Task objective
Exactly the lines from the line with "for name, piece" to the line with "bpy.context.scene.collection.objects.link(empty)" should be extracted, both included, with no other lines.

Data for processing

start

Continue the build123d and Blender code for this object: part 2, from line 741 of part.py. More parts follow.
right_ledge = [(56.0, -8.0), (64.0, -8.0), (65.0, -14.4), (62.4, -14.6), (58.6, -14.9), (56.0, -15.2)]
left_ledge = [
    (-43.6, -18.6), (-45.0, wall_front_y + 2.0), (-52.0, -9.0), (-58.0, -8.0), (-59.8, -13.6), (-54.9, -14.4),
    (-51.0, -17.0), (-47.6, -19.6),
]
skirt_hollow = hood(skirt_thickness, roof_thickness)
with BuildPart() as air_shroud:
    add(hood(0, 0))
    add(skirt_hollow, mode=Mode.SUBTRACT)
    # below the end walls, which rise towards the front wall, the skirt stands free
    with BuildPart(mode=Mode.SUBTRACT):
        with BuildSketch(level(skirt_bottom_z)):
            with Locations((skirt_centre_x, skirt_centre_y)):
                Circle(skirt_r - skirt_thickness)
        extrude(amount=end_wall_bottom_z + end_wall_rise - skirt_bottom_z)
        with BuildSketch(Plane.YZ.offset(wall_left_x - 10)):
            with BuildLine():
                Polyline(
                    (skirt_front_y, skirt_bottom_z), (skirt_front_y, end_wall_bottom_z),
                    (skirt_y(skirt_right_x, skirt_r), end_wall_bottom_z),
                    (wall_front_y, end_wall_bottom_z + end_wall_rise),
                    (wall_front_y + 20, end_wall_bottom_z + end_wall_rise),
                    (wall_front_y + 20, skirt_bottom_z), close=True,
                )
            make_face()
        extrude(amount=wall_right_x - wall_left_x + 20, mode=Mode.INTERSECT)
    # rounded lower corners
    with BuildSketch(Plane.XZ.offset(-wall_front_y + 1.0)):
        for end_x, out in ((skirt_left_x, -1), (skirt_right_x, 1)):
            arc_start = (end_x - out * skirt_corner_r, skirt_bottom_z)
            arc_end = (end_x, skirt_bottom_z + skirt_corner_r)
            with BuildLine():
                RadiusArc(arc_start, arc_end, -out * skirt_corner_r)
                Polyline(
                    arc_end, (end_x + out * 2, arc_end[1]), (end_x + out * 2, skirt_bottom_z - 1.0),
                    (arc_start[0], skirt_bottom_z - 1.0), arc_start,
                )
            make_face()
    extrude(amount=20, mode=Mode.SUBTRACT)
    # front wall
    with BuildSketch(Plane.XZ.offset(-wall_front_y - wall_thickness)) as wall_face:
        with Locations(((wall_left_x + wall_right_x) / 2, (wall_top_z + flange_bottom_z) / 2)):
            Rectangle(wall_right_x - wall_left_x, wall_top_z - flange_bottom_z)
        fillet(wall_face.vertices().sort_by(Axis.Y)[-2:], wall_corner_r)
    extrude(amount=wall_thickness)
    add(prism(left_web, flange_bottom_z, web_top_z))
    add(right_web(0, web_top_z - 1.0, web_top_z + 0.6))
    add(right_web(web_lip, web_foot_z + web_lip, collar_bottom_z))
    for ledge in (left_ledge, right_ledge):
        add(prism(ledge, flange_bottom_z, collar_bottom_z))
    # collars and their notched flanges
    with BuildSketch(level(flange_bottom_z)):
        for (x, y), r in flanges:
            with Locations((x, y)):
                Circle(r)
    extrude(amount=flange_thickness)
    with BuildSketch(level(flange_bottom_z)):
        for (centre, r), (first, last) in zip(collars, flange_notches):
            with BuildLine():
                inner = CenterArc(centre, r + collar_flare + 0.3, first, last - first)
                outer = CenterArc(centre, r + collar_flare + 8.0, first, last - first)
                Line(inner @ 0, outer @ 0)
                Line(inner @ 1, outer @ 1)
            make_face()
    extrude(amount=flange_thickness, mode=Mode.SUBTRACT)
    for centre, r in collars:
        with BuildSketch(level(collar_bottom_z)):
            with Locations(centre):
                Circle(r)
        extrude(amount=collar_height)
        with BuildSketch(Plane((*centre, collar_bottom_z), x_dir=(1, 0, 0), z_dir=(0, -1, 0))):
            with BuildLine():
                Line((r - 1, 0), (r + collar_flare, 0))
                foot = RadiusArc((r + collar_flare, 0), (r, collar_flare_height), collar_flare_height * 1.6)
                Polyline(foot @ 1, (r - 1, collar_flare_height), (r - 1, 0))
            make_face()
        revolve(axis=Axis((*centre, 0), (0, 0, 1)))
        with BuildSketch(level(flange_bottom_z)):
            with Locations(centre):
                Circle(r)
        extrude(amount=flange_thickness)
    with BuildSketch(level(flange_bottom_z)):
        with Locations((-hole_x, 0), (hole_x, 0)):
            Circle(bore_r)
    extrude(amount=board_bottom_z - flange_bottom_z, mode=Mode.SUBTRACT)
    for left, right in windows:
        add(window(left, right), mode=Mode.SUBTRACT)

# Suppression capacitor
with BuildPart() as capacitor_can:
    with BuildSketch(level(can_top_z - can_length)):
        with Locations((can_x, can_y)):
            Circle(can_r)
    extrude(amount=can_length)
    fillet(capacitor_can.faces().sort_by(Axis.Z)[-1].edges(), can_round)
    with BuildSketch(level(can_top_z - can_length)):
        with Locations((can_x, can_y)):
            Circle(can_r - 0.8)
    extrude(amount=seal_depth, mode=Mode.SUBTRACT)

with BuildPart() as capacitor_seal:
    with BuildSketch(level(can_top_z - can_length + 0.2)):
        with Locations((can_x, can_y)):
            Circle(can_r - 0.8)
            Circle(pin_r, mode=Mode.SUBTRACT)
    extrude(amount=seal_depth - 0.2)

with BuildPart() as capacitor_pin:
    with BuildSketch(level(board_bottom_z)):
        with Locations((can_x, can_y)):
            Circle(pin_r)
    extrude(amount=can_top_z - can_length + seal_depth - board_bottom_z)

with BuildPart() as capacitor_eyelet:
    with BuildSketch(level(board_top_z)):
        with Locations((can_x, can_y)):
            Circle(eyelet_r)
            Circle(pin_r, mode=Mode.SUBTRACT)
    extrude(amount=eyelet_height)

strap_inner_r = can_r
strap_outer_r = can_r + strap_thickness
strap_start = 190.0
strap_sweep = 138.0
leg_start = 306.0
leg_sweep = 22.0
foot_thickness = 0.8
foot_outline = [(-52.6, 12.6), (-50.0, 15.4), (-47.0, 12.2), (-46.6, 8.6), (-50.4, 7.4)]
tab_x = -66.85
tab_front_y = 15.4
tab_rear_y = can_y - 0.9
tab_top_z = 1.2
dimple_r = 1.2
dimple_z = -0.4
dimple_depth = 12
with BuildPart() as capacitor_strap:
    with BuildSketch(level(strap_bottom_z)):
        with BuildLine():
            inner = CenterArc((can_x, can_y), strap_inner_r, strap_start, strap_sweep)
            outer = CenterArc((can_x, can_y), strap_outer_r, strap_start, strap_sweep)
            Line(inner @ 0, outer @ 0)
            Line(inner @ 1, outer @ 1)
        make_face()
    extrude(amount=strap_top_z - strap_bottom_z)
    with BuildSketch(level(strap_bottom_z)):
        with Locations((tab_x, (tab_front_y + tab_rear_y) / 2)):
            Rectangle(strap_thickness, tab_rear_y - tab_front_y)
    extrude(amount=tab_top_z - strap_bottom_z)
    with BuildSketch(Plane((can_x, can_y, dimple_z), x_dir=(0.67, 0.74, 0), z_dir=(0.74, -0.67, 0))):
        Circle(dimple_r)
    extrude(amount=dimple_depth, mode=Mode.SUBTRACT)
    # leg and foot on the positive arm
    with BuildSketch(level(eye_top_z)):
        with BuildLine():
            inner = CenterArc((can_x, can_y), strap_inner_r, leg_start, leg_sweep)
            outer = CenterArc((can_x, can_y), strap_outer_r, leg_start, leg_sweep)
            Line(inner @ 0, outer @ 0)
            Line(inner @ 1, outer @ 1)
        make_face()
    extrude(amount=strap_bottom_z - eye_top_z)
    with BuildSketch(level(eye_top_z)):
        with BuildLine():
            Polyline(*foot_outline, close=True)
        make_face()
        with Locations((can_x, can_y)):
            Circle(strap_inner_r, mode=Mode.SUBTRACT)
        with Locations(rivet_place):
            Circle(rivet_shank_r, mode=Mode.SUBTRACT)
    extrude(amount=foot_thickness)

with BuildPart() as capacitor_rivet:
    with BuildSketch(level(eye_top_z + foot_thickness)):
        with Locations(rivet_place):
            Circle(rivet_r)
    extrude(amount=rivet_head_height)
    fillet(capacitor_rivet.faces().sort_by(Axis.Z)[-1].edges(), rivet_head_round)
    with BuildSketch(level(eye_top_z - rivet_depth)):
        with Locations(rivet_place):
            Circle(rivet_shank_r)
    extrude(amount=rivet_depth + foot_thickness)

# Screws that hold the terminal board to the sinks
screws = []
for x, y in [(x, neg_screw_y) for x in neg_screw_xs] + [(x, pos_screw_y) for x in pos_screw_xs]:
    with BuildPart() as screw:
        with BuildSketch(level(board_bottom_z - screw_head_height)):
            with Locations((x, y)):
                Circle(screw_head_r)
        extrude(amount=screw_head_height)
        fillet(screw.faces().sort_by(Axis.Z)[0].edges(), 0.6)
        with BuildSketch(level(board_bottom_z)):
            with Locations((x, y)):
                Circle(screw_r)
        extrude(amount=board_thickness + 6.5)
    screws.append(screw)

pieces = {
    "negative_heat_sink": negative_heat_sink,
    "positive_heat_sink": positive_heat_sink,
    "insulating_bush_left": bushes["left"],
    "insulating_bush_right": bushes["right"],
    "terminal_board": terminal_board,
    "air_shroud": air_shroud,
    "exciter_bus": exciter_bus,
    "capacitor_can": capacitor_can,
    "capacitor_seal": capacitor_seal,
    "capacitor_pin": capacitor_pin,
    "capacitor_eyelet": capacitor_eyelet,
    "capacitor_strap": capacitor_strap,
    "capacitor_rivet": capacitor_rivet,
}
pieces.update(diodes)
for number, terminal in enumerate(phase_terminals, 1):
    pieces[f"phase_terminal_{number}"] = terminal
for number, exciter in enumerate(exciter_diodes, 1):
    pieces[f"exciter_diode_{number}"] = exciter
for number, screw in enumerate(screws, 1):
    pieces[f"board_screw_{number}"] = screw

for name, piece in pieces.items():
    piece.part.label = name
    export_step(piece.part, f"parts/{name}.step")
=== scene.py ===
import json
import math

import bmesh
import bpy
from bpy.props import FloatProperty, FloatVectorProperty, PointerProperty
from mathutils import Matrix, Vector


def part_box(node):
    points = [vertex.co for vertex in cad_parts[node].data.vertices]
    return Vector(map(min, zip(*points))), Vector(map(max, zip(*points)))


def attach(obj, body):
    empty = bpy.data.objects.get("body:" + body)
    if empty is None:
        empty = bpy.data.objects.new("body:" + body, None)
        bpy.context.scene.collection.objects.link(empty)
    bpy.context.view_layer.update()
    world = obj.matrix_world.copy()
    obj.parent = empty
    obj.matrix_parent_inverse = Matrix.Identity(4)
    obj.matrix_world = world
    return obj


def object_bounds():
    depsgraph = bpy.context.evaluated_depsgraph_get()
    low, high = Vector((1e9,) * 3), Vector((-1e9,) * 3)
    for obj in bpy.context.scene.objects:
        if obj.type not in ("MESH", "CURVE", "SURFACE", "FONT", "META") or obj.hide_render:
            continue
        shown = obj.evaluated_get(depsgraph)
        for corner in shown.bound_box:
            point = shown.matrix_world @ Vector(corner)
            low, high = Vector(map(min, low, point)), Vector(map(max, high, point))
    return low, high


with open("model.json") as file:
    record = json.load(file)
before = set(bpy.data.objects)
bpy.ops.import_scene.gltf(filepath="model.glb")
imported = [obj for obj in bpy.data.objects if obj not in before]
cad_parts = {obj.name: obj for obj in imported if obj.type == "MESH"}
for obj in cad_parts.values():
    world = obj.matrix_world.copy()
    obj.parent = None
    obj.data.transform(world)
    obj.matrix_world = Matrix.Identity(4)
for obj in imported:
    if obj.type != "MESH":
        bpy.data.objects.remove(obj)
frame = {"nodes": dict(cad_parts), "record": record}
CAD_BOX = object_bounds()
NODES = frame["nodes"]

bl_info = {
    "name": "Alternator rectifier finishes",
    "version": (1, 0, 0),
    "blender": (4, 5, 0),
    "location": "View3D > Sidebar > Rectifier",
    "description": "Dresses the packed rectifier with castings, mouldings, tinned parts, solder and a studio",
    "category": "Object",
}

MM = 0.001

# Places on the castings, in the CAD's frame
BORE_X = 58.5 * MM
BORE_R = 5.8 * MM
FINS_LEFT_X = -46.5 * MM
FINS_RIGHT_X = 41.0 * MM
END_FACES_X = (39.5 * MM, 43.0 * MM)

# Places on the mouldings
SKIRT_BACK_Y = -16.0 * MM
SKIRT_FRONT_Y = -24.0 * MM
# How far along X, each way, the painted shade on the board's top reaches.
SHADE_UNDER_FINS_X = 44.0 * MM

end
start

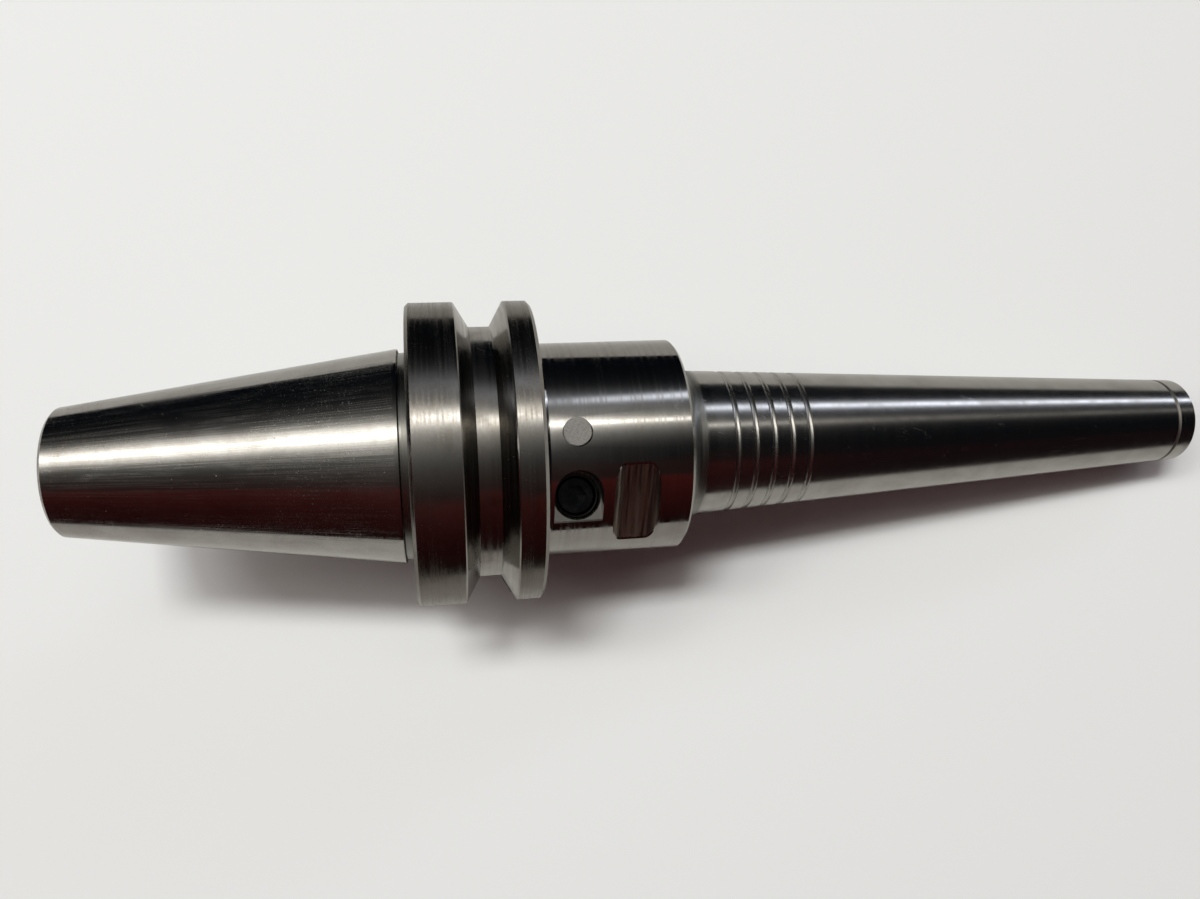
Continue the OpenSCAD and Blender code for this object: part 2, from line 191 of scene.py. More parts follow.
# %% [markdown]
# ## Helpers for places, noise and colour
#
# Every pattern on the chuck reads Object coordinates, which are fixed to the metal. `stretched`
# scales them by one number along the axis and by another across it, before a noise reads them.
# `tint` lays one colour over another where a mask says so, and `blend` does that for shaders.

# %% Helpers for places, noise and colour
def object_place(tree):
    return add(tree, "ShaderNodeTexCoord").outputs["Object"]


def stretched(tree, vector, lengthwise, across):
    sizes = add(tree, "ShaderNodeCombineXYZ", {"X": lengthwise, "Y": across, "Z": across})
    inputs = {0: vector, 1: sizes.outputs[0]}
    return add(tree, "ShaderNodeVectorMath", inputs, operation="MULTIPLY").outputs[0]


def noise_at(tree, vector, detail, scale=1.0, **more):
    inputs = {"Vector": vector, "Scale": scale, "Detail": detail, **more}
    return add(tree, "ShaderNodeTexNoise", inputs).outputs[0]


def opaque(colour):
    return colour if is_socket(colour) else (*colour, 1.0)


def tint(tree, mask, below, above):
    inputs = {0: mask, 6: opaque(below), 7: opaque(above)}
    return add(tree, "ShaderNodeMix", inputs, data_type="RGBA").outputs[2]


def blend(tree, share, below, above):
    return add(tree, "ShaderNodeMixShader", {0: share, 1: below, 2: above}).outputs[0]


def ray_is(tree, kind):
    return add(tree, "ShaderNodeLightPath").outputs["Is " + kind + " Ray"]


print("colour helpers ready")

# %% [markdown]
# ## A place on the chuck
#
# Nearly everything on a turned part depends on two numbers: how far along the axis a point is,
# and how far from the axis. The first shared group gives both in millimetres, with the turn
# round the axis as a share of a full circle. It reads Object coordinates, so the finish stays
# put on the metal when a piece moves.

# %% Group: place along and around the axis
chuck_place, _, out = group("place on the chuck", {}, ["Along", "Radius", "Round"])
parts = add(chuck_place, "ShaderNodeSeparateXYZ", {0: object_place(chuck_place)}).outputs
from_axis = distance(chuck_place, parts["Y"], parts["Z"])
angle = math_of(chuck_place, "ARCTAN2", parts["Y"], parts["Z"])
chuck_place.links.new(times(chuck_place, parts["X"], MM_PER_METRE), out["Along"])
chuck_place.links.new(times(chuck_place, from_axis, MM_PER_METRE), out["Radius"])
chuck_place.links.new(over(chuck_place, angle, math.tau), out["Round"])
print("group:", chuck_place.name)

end
start

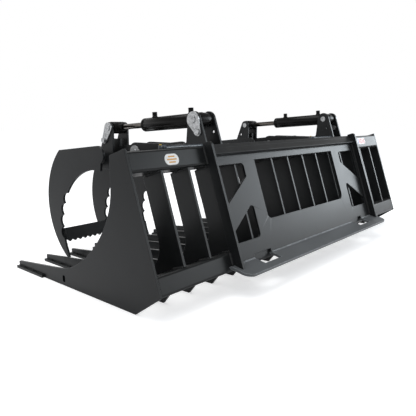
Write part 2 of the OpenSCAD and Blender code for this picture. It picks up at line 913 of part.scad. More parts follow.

end

Finished exercise
for name, piece in pieces.items():
    piece.part.label = name
    export_step(piece.part, f"parts/{name}.step")
=== scene.py ===
import json
import math

import bmesh
import bpy
from bpy.props import FloatProperty, FloatVectorProperty, PointerProperty
from mathutils import Matrix, Vector


def part_box(node):
    points = [vertex.co for vertex in cad_parts[node].data.vertices]
    return Vector(map(min, zip(*points))), Vector(map(max, zip(*points)))


def attach(obj, body):
    empty = bpy.data.objects.get("body:" + body)
    if empty is None:
        empty = bpy.data.objects.new("body:" + body, None)
        bpy.context.scene.collection.objects.link(empty)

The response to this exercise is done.